-- start RECORDS FOR THE EXERCISE --

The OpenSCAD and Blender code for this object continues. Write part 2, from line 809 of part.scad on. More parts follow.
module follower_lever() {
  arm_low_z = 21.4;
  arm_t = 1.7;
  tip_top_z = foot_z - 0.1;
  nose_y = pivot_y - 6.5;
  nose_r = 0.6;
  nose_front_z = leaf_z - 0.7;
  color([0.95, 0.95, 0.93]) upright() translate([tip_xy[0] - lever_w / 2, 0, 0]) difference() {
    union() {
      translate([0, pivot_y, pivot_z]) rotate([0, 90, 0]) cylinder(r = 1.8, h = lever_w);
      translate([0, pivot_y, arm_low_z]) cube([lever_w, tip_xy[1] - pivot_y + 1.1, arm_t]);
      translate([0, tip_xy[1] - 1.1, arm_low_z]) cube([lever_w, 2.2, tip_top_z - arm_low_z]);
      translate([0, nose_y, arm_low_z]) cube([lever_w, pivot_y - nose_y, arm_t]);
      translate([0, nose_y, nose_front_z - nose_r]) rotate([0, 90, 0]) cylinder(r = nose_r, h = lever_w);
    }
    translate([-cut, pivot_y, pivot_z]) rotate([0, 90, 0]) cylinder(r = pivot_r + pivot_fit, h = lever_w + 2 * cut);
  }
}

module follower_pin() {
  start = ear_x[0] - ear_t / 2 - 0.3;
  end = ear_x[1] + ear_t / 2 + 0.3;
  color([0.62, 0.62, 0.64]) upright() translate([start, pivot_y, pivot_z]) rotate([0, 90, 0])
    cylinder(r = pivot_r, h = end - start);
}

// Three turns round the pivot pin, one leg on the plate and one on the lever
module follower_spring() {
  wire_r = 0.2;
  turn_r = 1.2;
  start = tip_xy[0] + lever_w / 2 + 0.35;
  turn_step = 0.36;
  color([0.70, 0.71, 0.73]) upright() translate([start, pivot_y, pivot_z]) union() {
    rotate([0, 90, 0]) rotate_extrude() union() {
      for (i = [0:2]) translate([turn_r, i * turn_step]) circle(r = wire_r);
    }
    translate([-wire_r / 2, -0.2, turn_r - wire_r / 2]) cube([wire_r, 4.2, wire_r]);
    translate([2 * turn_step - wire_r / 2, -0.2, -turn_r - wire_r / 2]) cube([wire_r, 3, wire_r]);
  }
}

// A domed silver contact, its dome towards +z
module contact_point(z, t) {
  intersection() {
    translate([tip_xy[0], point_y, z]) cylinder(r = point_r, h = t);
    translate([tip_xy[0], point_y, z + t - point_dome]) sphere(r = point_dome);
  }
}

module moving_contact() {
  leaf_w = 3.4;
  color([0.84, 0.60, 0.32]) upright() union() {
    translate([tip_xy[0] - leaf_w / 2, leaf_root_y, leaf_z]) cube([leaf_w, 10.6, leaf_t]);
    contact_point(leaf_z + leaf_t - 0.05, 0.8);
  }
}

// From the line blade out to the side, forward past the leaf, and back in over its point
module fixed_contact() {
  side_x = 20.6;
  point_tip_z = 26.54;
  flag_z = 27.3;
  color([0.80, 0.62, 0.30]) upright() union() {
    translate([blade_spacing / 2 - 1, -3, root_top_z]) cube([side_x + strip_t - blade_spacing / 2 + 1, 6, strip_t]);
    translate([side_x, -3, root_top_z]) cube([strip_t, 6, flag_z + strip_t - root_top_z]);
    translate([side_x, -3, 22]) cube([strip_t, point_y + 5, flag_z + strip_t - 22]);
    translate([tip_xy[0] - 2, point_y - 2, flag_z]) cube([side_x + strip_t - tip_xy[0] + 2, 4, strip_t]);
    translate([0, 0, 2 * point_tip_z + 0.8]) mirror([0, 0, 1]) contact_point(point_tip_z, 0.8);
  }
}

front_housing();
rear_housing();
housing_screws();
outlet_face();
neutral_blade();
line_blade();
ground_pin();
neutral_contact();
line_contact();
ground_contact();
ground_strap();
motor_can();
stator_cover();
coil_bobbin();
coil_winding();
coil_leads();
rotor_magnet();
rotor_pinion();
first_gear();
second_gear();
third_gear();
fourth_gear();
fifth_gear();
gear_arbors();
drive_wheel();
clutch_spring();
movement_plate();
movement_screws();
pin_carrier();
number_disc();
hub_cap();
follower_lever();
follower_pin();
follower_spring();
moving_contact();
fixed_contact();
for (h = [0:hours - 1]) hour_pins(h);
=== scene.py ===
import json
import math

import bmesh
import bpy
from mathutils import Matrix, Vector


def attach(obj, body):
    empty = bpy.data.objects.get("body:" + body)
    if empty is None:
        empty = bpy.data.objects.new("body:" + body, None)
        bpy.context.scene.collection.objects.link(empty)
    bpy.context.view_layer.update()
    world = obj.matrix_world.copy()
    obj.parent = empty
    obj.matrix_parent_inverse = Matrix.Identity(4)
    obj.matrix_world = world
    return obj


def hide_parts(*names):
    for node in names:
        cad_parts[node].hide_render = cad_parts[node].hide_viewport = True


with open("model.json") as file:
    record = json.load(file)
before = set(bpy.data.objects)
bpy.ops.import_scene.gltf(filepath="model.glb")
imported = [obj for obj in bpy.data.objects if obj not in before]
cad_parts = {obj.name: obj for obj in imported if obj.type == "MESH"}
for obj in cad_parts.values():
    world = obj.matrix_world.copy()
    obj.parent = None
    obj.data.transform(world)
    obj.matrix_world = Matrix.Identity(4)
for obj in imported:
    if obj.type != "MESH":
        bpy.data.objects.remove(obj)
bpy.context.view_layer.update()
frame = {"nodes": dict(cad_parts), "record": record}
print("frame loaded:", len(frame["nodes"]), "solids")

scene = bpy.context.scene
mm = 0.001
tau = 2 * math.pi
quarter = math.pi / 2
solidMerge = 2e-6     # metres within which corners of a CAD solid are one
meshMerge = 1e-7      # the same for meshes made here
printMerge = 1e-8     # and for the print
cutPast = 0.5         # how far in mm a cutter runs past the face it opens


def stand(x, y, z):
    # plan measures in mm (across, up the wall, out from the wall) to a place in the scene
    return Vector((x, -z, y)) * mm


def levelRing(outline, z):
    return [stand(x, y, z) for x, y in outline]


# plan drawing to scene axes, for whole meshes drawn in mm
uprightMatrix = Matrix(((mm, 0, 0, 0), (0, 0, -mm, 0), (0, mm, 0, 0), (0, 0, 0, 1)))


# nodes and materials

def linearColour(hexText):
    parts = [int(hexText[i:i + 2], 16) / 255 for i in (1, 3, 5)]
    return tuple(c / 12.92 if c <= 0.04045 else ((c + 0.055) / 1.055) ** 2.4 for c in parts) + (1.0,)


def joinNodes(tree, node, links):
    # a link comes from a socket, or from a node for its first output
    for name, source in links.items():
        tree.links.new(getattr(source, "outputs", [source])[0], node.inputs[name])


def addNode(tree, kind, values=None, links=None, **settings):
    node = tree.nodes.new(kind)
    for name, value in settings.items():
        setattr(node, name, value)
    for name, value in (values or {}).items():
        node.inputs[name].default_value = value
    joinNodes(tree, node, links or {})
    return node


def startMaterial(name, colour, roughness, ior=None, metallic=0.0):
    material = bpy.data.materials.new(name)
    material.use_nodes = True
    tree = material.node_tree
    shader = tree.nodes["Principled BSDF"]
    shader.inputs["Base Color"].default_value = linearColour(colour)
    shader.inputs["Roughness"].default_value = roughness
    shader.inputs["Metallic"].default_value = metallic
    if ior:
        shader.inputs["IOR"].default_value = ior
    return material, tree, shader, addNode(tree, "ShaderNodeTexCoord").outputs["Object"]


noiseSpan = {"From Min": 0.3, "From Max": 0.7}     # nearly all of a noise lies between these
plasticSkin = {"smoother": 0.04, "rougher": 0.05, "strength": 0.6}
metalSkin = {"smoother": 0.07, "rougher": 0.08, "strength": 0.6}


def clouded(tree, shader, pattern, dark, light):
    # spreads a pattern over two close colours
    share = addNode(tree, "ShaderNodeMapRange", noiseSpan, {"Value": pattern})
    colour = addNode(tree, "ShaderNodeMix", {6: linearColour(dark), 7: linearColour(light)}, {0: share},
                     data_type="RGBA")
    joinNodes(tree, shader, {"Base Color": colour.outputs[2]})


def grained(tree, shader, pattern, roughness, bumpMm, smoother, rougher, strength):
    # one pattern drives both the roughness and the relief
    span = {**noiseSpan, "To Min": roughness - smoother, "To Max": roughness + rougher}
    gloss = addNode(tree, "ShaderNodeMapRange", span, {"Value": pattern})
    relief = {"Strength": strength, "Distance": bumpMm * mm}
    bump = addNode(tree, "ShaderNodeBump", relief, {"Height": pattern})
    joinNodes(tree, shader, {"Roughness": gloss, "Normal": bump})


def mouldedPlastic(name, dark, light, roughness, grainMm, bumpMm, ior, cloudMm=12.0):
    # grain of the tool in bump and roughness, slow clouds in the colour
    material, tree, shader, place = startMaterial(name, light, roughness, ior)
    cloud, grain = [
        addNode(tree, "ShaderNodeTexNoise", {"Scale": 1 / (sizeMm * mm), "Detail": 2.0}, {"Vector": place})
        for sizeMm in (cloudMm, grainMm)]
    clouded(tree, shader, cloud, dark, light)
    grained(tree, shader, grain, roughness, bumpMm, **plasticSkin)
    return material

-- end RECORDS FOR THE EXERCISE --
-- start RECORDS FOR THE EXERCISE --

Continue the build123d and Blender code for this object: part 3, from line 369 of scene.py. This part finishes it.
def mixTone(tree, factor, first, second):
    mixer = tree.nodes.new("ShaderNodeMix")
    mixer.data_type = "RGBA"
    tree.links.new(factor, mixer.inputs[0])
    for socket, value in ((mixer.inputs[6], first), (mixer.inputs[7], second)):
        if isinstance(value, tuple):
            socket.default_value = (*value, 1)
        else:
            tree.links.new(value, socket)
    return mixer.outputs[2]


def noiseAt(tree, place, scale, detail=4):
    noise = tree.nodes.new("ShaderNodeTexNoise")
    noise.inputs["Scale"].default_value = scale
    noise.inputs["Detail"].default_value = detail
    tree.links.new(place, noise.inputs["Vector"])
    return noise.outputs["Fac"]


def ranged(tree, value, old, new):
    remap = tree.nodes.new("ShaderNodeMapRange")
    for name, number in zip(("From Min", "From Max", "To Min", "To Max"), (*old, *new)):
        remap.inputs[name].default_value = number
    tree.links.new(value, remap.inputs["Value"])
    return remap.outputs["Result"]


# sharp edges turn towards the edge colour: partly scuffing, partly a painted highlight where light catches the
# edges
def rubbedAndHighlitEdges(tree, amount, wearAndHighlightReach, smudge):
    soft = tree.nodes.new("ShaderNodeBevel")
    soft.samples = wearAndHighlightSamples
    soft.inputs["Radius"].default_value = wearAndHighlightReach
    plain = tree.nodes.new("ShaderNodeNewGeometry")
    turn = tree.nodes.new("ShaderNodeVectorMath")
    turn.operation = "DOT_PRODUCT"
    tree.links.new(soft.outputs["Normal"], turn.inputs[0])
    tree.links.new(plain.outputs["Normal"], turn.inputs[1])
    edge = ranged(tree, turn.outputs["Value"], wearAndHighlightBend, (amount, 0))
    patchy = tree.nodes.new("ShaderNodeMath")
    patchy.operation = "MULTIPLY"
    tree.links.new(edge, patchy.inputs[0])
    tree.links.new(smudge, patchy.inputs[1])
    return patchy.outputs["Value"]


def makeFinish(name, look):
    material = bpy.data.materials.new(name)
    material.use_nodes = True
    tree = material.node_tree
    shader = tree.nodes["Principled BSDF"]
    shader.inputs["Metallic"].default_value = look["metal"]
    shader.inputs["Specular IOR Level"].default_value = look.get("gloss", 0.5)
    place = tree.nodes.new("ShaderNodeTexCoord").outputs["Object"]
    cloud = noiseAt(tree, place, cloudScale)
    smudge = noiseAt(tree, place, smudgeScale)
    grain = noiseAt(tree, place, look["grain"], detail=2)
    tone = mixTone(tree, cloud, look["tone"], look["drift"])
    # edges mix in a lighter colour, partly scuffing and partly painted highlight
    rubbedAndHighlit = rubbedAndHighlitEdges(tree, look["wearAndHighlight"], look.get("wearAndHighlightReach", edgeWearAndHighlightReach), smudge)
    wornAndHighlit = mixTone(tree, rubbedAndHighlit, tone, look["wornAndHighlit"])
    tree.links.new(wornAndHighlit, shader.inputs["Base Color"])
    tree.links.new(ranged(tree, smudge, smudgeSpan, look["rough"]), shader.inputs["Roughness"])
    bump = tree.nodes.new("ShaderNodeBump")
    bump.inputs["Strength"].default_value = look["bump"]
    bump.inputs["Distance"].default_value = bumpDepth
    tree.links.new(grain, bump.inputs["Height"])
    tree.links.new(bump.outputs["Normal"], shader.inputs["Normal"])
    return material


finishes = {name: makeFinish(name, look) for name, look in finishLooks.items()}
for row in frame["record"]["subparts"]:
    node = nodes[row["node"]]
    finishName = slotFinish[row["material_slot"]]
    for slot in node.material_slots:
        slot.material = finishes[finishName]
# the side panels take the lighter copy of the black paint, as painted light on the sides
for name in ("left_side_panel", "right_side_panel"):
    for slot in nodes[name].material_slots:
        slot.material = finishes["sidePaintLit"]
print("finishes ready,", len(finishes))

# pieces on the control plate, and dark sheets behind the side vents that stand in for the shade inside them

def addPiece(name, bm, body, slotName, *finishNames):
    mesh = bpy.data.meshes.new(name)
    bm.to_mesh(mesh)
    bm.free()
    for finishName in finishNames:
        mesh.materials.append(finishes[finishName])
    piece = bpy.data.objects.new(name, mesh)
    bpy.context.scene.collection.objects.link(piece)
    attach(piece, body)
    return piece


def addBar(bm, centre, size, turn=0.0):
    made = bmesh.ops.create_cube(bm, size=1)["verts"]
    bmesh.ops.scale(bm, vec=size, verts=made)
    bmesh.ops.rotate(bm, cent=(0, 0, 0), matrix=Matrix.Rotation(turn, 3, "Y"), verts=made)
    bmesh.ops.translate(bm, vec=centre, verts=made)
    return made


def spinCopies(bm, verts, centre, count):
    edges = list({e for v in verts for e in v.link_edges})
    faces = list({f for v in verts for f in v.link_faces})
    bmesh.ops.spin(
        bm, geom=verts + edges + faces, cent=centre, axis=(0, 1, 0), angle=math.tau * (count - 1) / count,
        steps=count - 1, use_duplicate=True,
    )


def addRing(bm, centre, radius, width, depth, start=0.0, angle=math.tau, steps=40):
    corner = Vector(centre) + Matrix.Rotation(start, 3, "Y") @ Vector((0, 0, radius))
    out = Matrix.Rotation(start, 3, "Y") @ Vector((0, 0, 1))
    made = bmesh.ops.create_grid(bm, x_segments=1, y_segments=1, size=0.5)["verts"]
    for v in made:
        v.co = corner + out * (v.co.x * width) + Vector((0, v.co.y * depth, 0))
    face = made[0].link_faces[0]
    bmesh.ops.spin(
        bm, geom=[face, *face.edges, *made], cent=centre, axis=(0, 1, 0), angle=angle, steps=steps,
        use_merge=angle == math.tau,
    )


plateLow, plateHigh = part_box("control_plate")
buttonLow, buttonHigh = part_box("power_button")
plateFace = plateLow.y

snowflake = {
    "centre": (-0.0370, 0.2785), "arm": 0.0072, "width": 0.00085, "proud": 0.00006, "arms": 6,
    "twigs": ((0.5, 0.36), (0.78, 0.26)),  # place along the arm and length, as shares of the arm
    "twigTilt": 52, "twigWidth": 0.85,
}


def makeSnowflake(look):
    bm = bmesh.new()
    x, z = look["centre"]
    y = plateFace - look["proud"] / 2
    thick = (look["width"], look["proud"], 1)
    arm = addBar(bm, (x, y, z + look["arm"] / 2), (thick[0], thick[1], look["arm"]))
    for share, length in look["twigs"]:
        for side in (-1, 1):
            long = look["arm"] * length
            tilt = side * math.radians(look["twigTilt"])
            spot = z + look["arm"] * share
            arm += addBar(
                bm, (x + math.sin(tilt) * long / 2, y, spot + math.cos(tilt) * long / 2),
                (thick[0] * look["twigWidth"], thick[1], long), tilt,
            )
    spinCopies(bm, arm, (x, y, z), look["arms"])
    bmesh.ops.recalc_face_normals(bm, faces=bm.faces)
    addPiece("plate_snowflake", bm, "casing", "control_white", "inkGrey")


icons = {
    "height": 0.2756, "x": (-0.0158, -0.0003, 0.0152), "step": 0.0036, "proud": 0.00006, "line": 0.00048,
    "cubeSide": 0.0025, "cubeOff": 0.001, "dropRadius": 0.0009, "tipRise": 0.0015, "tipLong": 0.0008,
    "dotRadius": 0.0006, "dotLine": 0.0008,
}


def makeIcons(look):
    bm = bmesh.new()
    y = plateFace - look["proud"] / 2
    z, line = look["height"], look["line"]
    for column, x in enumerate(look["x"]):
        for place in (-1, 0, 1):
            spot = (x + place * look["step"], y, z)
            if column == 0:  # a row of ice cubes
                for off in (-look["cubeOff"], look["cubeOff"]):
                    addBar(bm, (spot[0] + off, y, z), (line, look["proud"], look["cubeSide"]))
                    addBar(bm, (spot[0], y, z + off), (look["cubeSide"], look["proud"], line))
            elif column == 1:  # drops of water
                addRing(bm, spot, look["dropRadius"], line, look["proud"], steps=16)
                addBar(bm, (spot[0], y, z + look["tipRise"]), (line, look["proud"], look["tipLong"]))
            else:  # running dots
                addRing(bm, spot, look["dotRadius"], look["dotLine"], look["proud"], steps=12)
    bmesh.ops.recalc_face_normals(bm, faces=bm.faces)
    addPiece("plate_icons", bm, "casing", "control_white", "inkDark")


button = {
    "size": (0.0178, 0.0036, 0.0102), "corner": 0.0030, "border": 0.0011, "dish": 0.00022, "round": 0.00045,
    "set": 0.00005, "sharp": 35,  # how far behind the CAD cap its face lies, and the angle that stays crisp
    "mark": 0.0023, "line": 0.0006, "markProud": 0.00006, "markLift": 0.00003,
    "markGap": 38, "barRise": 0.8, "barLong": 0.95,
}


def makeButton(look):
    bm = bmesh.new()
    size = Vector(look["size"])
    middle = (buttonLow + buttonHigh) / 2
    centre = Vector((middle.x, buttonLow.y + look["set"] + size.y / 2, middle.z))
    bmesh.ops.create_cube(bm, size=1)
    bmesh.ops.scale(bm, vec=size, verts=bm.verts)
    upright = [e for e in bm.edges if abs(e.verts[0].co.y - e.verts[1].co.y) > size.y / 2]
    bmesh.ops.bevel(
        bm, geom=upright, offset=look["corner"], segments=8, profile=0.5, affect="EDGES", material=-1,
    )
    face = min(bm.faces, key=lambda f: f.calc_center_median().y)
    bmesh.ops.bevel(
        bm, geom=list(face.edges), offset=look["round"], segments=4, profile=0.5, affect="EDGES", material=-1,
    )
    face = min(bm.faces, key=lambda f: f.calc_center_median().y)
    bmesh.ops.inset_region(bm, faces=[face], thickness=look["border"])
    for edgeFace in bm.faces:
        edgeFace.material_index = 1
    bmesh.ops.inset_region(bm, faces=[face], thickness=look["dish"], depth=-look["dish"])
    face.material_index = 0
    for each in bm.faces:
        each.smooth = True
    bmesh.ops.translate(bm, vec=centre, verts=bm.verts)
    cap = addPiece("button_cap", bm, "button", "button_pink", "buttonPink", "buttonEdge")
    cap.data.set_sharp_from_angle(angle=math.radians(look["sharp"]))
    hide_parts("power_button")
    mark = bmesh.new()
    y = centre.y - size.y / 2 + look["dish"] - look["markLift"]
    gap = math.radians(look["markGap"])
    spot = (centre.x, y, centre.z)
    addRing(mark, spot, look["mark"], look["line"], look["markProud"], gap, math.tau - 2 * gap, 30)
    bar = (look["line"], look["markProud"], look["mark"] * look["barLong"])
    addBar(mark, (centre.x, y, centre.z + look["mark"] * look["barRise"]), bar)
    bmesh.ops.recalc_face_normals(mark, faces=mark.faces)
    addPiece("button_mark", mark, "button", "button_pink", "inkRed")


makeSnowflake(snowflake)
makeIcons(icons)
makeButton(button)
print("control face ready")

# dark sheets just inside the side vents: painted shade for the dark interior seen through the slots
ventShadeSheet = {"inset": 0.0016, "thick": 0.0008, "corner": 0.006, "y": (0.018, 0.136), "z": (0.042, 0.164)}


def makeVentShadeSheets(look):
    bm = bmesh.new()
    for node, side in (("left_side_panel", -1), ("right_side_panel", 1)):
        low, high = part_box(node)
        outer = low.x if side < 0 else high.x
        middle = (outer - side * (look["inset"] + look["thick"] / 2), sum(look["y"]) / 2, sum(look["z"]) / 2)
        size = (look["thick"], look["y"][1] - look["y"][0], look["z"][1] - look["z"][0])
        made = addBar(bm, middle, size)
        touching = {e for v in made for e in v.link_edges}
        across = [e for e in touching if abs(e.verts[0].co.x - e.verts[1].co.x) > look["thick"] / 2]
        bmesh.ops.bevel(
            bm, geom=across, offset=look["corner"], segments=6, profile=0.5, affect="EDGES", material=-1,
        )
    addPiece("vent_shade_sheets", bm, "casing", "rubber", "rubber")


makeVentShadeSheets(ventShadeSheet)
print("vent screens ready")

-- end RECORDS FOR THE EXERCISE --

→ **WHAT YOU SHOULD DO**:
Repeat the span of lines that opens with the line holding "bpy.context.scene.collection.objects.link(empty)" and closes with the line holding "return [stand(x, y, z)", exactly as it stands.

→ **REPLY TO THE EXERCISE**:
        bpy.context.scene.collection.objects.link(empty)
    bpy.context.view_layer.update()
    world = obj.matrix_world.copy()
    obj.parent = empty
    obj.matrix_parent_inverse = Matrix.Identity(4)
    obj.matrix_world = world
    return obj


def hide_parts(*names):
    for node in names:
        cad_parts[node].hide_render = cad_parts[node].hide_viewport = True


with open("model.json") as file:
    record = json.load(file)
before = set(bpy.data.objects)
bpy.ops.import_scene.gltf(filepath="model.glb")
imported = [obj for obj in bpy.data.objects if obj not in before]
cad_parts = {obj.name: obj for obj in imported if obj.type == "MESH"}
for obj in cad_parts.values():
    world = obj.matrix_world.copy()
    obj.parent = None
    obj.data.transform(world)
    obj.matrix_world = Matrix.Identity(4)
for obj in imported:
    if obj.type != "MESH":
        bpy.data.objects.remove(obj)
bpy.context.view_layer.update()
frame = {"nodes": dict(cad_parts), "record": record}
print("frame loaded:", len(frame["nodes"]), "solids")

scene = bpy.context.scene
mm = 0.001
tau = 2 * math.pi
quarter = math.pi / 2
solidMerge = 2e-6     # metres within which corners of a CAD solid are one
meshMerge = 1e-7      # the same for meshes made here
printMerge = 1e-8     # and for the print
cutPast = 0.5         # how far in mm a cutter runs past the face it opens


def stand(x, y, z):
    # plan measures in mm (across, up the wall, out from the wall) to a place in the scene
    return Vector((x, -z, y)) * mm


def levelRing(outline, z):
    return [stand(x, y, z) for x, y in outline]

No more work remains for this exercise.